The Producers (1968)
| Director: | Mel Brooks |
|---|---|
| Starring: | Zero Mostel Gene Wilder Dick Shawn Kenneth Mars Lee Meredith |
| Year of release: | 1968 |
| Running time: | 86 Min. |
| Age restriction: | 13PG |
| Category: | Comedy Music |
Mel Brooks’ directorial debut remains both a career high point and a classic show-business farce. Hinging on a crafty plot premise, which in turn unleashes a joyously insane onstage spoof, The Producers is powered by a clutch of over-the-top performances, capped by the odd couple pairing of the late Zero Mostel and Gene Wilder, making his screen debut.
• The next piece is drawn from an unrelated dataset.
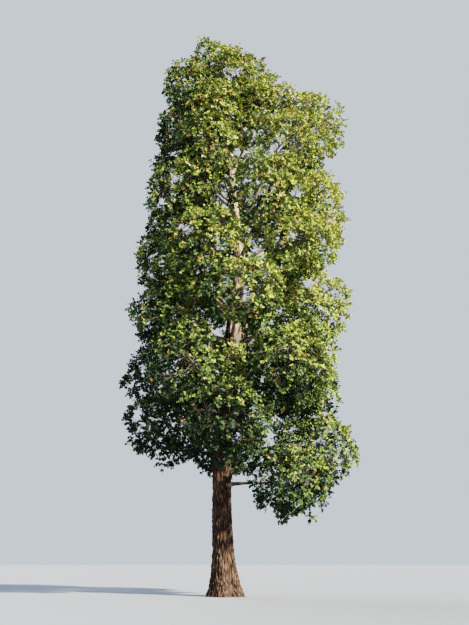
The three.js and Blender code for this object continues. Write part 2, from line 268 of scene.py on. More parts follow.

Mostel is Max Bialystock, a gone-to-seed Broadway producer who spends his days wheedling cheques from his “investors”, elderly women for whom Bialystock is only too willing to provide company. When wide-eyed auditor Leo Bloom (Wilder) comes to check the books, he unwittingly inspires the wild-eyed Max to hatch a sure-fire plan: sell 25,000 per cent of his next show, produce a deliberate flop, then abscond with the proceeds. Unfortunately for the producers (but fortunately for us), their candidate for failure is Springtime for Hitler, a Brooksian conceit that envisions what Goebbels might have accomplished with a little help from Busby Berkeley.